» Your objective
Your task is to give the data again, exactly, with every line intact.

» Task input
START
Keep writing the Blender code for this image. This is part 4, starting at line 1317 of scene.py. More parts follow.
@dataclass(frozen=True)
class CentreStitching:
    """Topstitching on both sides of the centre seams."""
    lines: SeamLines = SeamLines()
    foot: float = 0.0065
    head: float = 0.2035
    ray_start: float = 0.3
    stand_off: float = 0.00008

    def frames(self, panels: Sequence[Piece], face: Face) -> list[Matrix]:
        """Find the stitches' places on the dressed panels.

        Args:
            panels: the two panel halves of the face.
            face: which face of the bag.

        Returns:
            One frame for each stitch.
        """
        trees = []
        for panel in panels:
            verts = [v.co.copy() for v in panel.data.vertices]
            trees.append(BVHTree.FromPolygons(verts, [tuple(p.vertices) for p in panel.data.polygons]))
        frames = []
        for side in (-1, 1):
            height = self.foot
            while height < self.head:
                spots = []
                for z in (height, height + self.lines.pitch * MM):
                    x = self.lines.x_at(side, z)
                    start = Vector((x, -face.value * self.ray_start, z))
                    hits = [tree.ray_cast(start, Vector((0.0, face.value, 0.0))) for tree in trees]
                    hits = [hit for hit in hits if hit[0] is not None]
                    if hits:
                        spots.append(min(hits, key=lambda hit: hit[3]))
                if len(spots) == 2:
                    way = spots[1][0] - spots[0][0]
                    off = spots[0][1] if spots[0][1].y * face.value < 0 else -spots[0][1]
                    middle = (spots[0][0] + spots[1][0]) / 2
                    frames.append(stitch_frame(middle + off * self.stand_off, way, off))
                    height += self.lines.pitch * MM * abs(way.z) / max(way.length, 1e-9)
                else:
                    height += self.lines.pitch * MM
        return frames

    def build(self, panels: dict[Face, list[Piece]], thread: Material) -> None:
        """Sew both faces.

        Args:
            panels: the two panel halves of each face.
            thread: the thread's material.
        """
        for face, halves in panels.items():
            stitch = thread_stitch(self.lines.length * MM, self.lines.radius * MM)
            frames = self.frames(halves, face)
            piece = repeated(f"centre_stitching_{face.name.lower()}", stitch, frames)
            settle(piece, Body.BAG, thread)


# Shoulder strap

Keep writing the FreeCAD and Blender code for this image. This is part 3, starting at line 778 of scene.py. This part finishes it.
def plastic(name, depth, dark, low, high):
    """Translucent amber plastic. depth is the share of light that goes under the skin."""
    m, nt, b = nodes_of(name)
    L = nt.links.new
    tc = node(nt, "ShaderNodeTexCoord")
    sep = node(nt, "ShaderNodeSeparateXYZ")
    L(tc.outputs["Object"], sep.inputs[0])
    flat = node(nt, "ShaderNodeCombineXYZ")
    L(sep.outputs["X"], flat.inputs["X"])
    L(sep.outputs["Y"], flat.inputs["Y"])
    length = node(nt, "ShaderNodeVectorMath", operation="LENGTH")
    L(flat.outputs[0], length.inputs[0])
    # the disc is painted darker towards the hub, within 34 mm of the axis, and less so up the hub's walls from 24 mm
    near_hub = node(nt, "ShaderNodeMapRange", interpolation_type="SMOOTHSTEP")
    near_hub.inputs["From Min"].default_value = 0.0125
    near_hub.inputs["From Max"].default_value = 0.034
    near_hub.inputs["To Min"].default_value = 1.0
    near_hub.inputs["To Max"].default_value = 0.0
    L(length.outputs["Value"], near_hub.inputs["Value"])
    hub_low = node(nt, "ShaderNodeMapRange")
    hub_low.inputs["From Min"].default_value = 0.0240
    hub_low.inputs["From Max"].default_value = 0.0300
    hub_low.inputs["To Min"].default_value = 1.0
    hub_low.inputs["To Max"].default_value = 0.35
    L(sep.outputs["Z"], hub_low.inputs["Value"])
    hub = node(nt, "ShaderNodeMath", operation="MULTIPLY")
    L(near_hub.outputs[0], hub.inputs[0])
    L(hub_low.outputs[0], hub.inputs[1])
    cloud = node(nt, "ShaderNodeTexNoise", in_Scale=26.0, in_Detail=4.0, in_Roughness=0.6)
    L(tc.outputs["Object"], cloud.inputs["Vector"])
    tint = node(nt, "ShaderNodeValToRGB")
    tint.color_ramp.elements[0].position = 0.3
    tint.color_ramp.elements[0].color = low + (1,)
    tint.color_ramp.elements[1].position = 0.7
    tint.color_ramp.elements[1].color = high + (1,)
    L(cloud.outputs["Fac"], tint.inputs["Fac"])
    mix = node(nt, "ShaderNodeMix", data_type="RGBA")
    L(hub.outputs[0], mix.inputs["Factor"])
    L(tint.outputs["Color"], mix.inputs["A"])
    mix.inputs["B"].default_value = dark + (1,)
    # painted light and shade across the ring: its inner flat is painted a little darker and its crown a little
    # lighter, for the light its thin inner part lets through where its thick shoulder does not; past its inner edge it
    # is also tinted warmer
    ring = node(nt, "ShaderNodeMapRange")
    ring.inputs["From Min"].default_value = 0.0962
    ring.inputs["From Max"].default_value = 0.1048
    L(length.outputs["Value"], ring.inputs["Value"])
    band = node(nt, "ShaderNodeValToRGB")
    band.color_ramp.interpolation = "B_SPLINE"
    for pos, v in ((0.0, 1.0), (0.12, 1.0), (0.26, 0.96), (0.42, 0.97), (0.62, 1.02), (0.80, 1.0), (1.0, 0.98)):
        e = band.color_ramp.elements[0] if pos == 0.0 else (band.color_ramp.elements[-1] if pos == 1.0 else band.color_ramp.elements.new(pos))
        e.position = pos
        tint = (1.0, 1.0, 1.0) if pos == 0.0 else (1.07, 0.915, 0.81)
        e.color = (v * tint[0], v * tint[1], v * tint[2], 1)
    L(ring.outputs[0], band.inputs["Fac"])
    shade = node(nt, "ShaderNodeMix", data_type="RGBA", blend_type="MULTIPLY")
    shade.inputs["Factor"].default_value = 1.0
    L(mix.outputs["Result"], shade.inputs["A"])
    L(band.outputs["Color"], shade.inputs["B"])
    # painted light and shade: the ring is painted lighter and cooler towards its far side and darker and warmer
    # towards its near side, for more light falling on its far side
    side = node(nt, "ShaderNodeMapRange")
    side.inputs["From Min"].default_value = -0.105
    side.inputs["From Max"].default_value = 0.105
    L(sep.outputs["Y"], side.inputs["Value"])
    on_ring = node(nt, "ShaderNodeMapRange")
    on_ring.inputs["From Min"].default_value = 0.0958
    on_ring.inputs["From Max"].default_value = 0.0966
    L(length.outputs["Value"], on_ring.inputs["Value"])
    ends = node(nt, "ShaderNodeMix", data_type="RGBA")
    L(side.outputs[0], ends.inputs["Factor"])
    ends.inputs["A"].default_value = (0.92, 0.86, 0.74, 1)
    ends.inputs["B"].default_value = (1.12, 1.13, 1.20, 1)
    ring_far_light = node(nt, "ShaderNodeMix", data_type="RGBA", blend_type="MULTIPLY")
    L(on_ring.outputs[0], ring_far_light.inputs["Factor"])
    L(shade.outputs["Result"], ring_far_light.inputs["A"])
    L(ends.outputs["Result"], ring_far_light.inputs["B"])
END
» Result
Keep writing the Blender code for this image. This is part 4, starting at line 1317 of scene.py. More parts follow.
@dataclass(frozen=True)
class CentreStitching:
    """Topstitching on both sides of the centre seams."""
    lines: SeamLines = SeamLines()
    foot: float = 0.0065
    head: float = 0.2035
    ray_start: float = 0.3
    stand_off: float = 0.00008

    def frames(self, panels: Sequence[Piece], face: Face) -> list[Matrix]:
        """Find the stitches' places on the dressed panels.

        Args:
            panels: the two panel halves of the face.
            face: which face of the bag.

        Returns:
            One frame for each stitch.
        """
        trees = []
        for panel in panels:
            verts = [v.co.copy() for v in panel.data.vertices]
            trees.append(BVHTree.FromPolygons(verts, [tuple(p.vertices) for p in panel.data.polygons]))
        frames = []
        for side in (-1, 1):
            height = self.foot
            while height < self.head:
                spots = []
                for z in (height, height + self.lines.pitch * MM):
                    x = self.lines.x_at(side, z)
                    start = Vector((x, -face.value * self.ray_start, z))
                    hits = [tree.ray_cast(start, Vector((0.0, face.value, 0.0))) for tree in trees]
                    hits = [hit for hit in hits if hit[0] is not None]
                    if hits:
                        spots.append(min(hits, key=lambda hit: hit[3]))
                if len(spots) == 2:
                    way = spots[1][0] - spots[0][0]
                    off = spots[0][1] if spots[0][1].y * face.value < 0 else -spots[0][1]
                    middle = (spots[0][0] + spots[1][0]) / 2
                    frames.append(stitch_frame(middle + off * self.stand_off, way, off))
                    height += self.lines.pitch * MM * abs(way.z) / max(way.length, 1e-9)
                else:
                    height += self.lines.pitch * MM
        return frames

    def build(self, panels: dict[Face, list[Piece]], thread: Material) -> None:
        """Sew both faces.

        Args:
            panels: the two panel halves of each face.
            thread: the thread's material.
        """
        for face, halves in panels.items():
            stitch = thread_stitch(self.lines.length * MM, self.lines.radius * MM)
            frames = self.frames(halves, face)
            piece = repeated(f"centre_stitching_{face.name.lower()}", stitch, frames)
            settle(piece, Body.BAG, thread)


# Shoulder strap

Keep writing the FreeCAD and Blender code for this image. This is part 3, starting at line 778 of scene.py. This part finishes it.
def plastic(name, depth, dark, low, high):
    """Translucent amber plastic. depth is the share of light that goes under the skin."""
    m, nt, b = nodes_of(name)
    L = nt.links.new
    tc = node(nt, "ShaderNodeTexCoord")
    sep = node(nt, "ShaderNodeSeparateXYZ")
    L(tc.outputs["Object"], sep.inputs[0])
    flat = node(nt, "ShaderNodeCombineXYZ")
    L(sep.outputs["X"], flat.inputs["X"])
    L(sep.outputs["Y"], flat.inputs["Y"])
    length = node(nt, "ShaderNodeVectorMath", operation="LENGTH")
    L(flat.outputs[0], length.inputs[0])
    # the disc is painted darker towards the hub, within 34 mm of the axis, and less so up the hub's walls from 24 mm
    near_hub = node(nt, "ShaderNodeMapRange", interpolation_type="SMOOTHSTEP")
    near_hub.inputs["From Min"].default_value = 0.0125
    near_hub.inputs["From Max"].default_value = 0.034
    near_hub.inputs["To Min"].default_value = 1.0
    near_hub.inputs["To Max"].default_value = 0.0
    L(length.outputs["Value"], near_hub.inputs["Value"])
    hub_low = node(nt, "ShaderNodeMapRange")
    hub_low.inputs["From Min"].default_value = 0.0240
    hub_low.inputs["From Max"].default_value = 0.0300
    hub_low.inputs["To Min"].default_value = 1.0
    hub_low.inputs["To Max"].default_value = 0.35
    L(sep.outputs["Z"], hub_low.inputs["Value"])
    hub = node(nt, "ShaderNodeMath", operation="MULTIPLY")
    L(near_hub.outputs[0], hub.inputs[0])
    L(hub_low.outputs[0], hub.inputs[1])
    cloud = node(nt, "ShaderNodeTexNoise", in_Scale=26.0, in_Detail=4.0, in_Roughness=0.6)
    L(tc.outputs["Object"], cloud.inputs["Vector"])
    tint = node(nt, "ShaderNodeValToRGB")
    tint.color_ramp.elements[0].position = 0.3
    tint.color_ramp.elements[0].color = low + (1,)
    tint.color_ramp.elements[1].position = 0.7
    tint.color_ramp.elements[1].color = high + (1,)
    L(cloud.outputs["Fac"], tint.inputs["Fac"])
    mix = node(nt, "ShaderNodeMix", data_type="RGBA")
    L(hub.outputs[0], mix.inputs["Factor"])
    L(tint.outputs["Color"], mix.inputs["A"])
    mix.inputs["B"].default_value = dark + (1,)
    # painted light and shade across the ring: its inner flat is painted a little darker and its crown a little
    # lighter, for the light its thin inner part lets through where its thick shoulder does not; past its inner edge it
    # is also tinted warmer
    ring = node(nt, "ShaderNodeMapRange")
    ring.inputs["From Min"].default_value = 0.0962
    ring.inputs["From Max"].default_value = 0.1048
    L(length.outputs["Value"], ring.inputs["Value"])
    band = node(nt, "ShaderNodeValToRGB")
    band.color_ramp.interpolation = "B_SPLINE"
    for pos, v in ((0.0, 1.0), (0.12, 1.0), (0.26, 0.96), (0.42, 0.97), (0.62, 1.02), (0.80, 1.0), (1.0, 0.98)):
        e = band.color_ramp.elements[0] if pos == 0.0 else (band.color_ramp.elements[-1] if pos == 1.0 else band.color_ramp.elements.new(pos))
        e.position = pos
        tint = (1.0, 1.0, 1.0) if pos == 0.0 else (1.07, 0.915, 0.81)
        e.color = (v * tint[0], v * tint[1], v * tint[2], 1)
    L(ring.outputs[0], band.inputs["Fac"])
    shade = node(nt, "ShaderNodeMix", data_type="RGBA", blend_type="MULTIPLY")
    shade.inputs["Factor"].default_value = 1.0
    L(mix.outputs["Result"], shade.inputs["A"])
    L(band.outputs["Color"], shade.inputs["B"])
    # painted light and shade: the ring is painted lighter and cooler towards its far side and darker and warmer
    # towards its near side, for more light falling on its far side
    side = node(nt, "ShaderNodeMapRange")
    side.inputs["From Min"].default_value = -0.105
    side.inputs["From Max"].default_value = 0.105
    L(sep.outputs["Y"], side.inputs["Value"])
    on_ring = node(nt, "ShaderNodeMapRange")
    on_ring.inputs["From Min"].default_value = 0.0958
    on_ring.inputs["From Max"].default_value = 0.0966
    L(length.outputs["Value"], on_ring.inputs["Value"])
    ends = node(nt, "ShaderNodeMix", data_type="RGBA")
    L(side.outputs[0], ends.inputs["Factor"])
    ends.inputs["A"].default_value = (0.92, 0.86, 0.74, 1)
    ends.inputs["B"].default_value = (1.12, 1.13, 1.20, 1)
    ring_far_light = node(nt, "ShaderNodeMix", data_type="RGBA", blend_type="MULTIPLY")
    L(on_ring.outputs[0], ring_far_light.inputs["Factor"])
    L(shade.outputs["Result"], ring_far_light.inputs["A"])
    L(ends.outputs["Result"], ring_far_light.inputs["B"])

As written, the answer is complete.